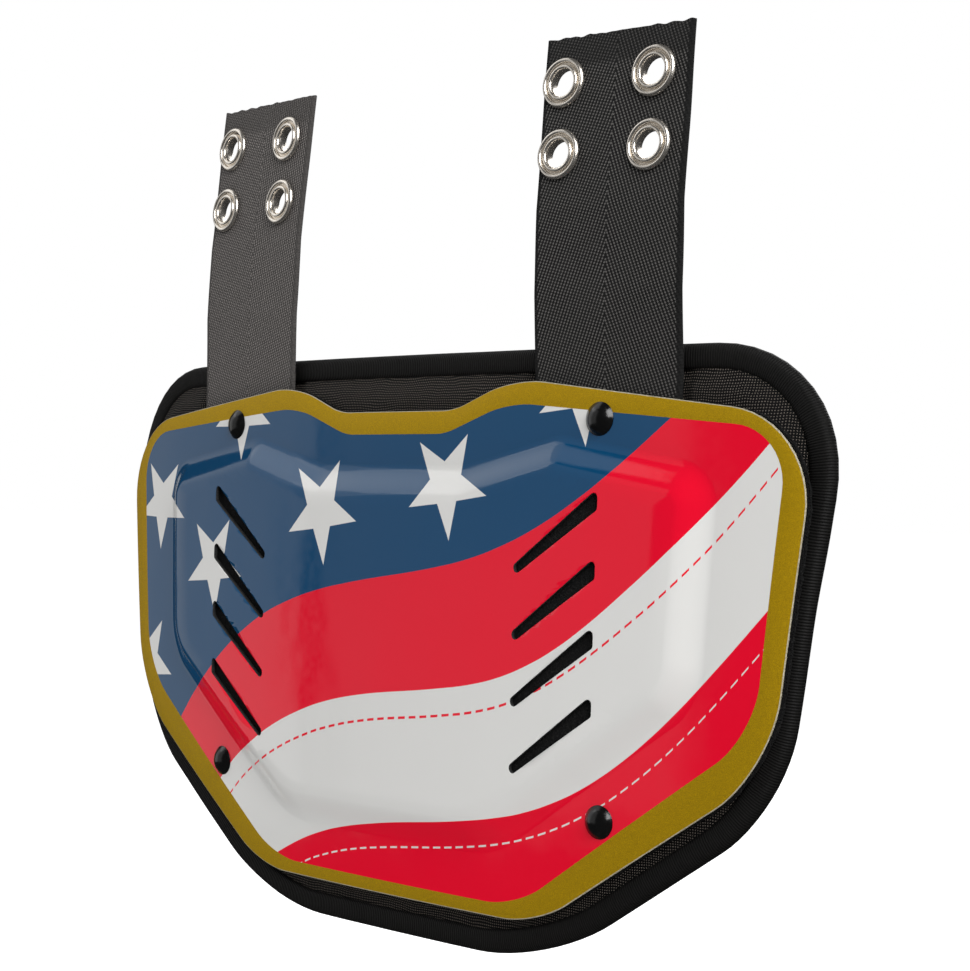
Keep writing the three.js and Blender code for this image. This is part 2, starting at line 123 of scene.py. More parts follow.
def sheet_normal(x, z):
    slope_x = 2 * SWEEP_DEPTH * x / SHELL_HALF_WIDTH**2
    slope_z = 2 * BOW_DEPTH * z / SHELL_LOW**2
    return Vector((slope_x, -1, slope_z)).normalized()


def smooth(low, high, value):
    share = min(max((value - low) / (high - low), 0), 1)
    return share * share * (3 - 2 * share)


# Right half of each outline from the top down: x, z and corner radius
SHELL_CORNERS = [(25.3, SHELL_TOP, 23), (48.4, SHELL_TOP + CREST_RISE, 44), (147.6, 59.9, 26),
                 (137.2, -32.5, 43), (61.6, -SHELL_LOW, 42)]
GOLD_CORNERS = [(22, 56.3, 20), (47, 65.2, 40), (139.6, 57.2, 16), (132.2, -23.4, 30), (54, -79.2, 36)]
FOOT_CORNERS = [(30.9, 47.4, 14), (66.9, 56.4, 14), (119.8, 47.4, 13), (116.4, -17, 22), (46, -66, 28)]
PAD_CORNERS = [(154.6, PAD_TOP, 37), (138.3, -43.1, 51), (61.9, -PAD_LOW, 85)]


def both_halves(corners):
    return corners + [(-x, z, radius) for x, z, radius in reversed(corners)]


def outline_face(bm, corners, spacing=2.5, like=None, arc_steps=12):
    """A flat face with rounded corners, facing -Y. Two outlines with the same number of corners
    and the same `like` get as many points, so that their loops can be bridged."""
    corners = both_halves(corners)
    like = both_halves(like) if like else corners
    face = bm.faces.new([bm.verts.new((x, 0, z)) for x, z, _ in corners])
    count = len(corners)
    straights = []
    for i, (x, z, radius) in enumerate(corners):
        here = Vector((x, z))
        before = Vector(corners[i - 1][:2])
        after = Vector(corners[(i + 1) % count][:2])
        turn = (here - before).angle(after - here)
        room = 0.48 * min((here - before).length, (after - here).length)
        reach = min(radius * math.tan(turn / 2), room)
        corner = min(face.verts, key=lambda v: (Vector((v.co.x, v.co.z)) - here).length)
        bmesh.ops.bevel(bm, geom=[corner], offset=reach, offset_type="OFFSET", segments=arc_steps,
                        profile=0.5, affect="VERTICES", material=-1)
        face = max(bm.faces[:], key=lambda f: (f.index == -1, len(f.verts))) if not face.is_valid else face
        master = Vector(like[(i + 1) % count][:2]) - Vector(like[i][:2])
        straights.append(((here + after) / 2, max(2, round(master.length / spacing))))
    for middle, cuts in straights:
        point = Vector((middle.x, 0, middle.y))
        edge = min(face.edges, key=lambda e: gap_to_segment(point, e.verts[0].co, e.verts[1].co))
        bmesh.ops.subdivide_edges(bm, edges=[edge], cuts=cuts)
    return face


def gap_to_segment(point, start, end):
    run = end - start
    share = min(max((point - start).dot(run) / max(run.length_squared, 1e-12), 0), 1)
    return (start + run * share - point).length


def ring_in(bm, face, width, depth=0):
    """Insets the face and moves it along Y. Returns the new ring's faces."""
    made = bmesh.ops.inset_individual(bm, faces=[face], thickness=width, use_even_offset=True)
    bmesh.ops.translate(bm, verts=face.verts[:], vec=(0, depth, 0))
    return made["faces"]


def shrink_in(bm, face, share):
    """As ring_in, but the face is scaled towards the panel's middle."""
    made = bmesh.ops.inset_individual(bm, faces=[face], thickness=1e-4)
    centre = Vector((0, 0, PANEL_MIDDLE_Z))
    bmesh.ops.scale(bm, verts=face.verts[:], vec=(share, 1, share), space=Matrix.Translation(-centre))
    return made["faces"]


def open_loop(bm, face):
    """Removes a face and keeps its edges as a loop."""
    edges = face.edges[:]
    bmesh.ops.delete(bm, geom=[face], context="FACES_ONLY")
    return edges


def slot_outline(row, shrink=0):
    """Corners of the right-hand slot of a row, as a convex run of points with cut corners."""
    outer_z = SLOT_TOP_Z - row * SLOT_PITCH
    inner_z = outer_z - SLOT_CLIMB
    inner = SLOT_INNER_HEIGHT / 2 - shrink
    outer = SLOT_OUTER_HEIGHT / 2 - shrink
    corners = [
        Vector((SLOT_INNER_X + shrink, inner_z + inner)), Vector((SLOT_OUTER_X - shrink, outer_z + outer)),
        Vector((SLOT_OUTER_X - shrink, outer_z - outer)), Vector((SLOT_INNER_X + shrink, inner_z - inner)),
    ]
    points = []
    for i, corner in enumerate(corners):
        to_last = (corners[i - 1] - corner).normalized()
        to_next = (corners[(i + 1) % 4] - corner).normalized()
        half = to_last.angle(to_next) / 2
        centre = corner + (to_last + to_next).normalized() * (SLOT_CORNER_RADIUS / math.sin(half))
        start = corner + to_last * (SLOT_CORNER_RADIUS / math.tan(half)) - centre
        sweep = math.pi - 2 * half
        for step in range(SLOT_ARC_STEPS + 1):
            points.append(centre + Matrix.Rotation(-sweep * step / SLOT_ARC_STEPS, 2) @ start)
    return points


def round_outline(centre, radius, sides=20):
    turns = [2 * math.pi * i / sides for i in range(sides)]
    return [centre + Vector((math.sin(turn), math.cos(turn))) * radius for turn in turns]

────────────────

- What is expected -
Emit, unaltered, the lines from the top of the listing down through the line that holds "return share * share * (3 - 2 * share)"; emit nothing else.

- Result for this task -
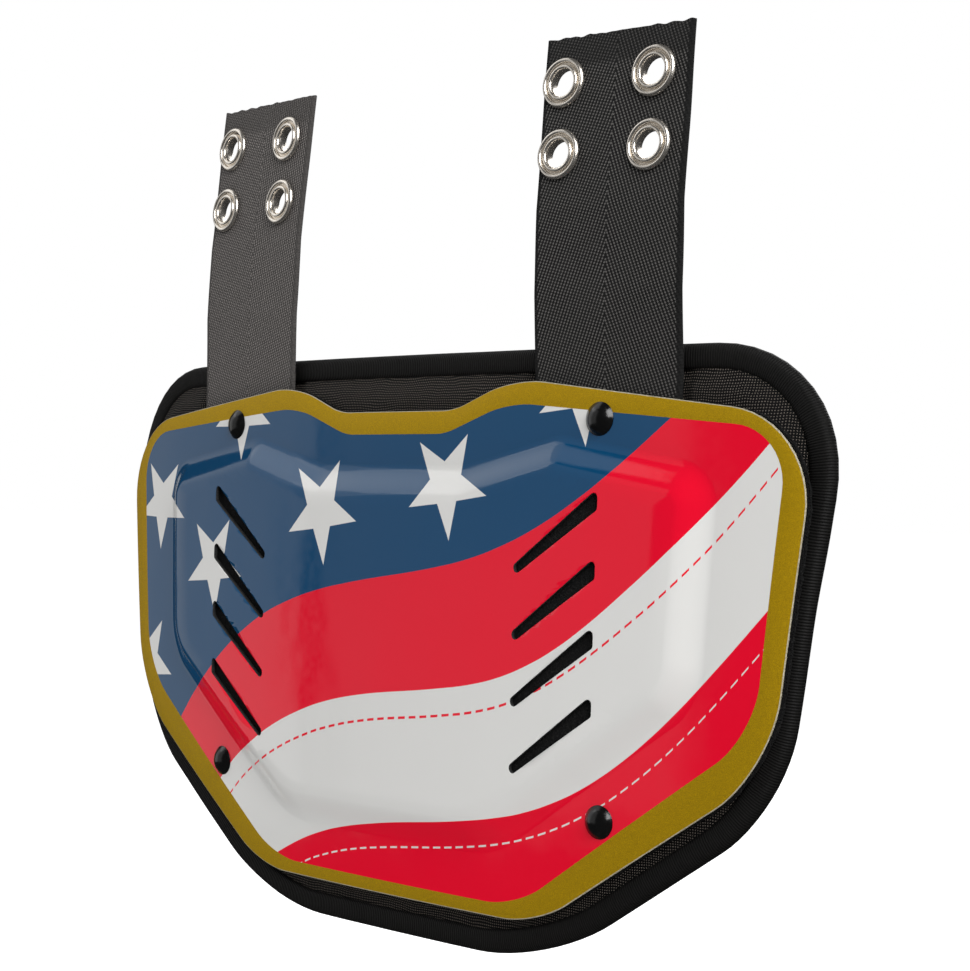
Keep writing the three.js and Blender code for this image. This is part 2, starting at line 123 of scene.py. More parts follow.
def sheet_normal(x, z):
    slope_x = 2 * SWEEP_DEPTH * x / SHELL_HALF_WIDTH**2
    slope_z = 2 * BOW_DEPTH * z / SHELL_LOW**2
    return Vector((slope_x, -1, slope_z)).normalized()


def smooth(low, high, value):
    share = min(max((value - low) / (high - low), 0), 1)
    return share * share * (3 - 2 * share)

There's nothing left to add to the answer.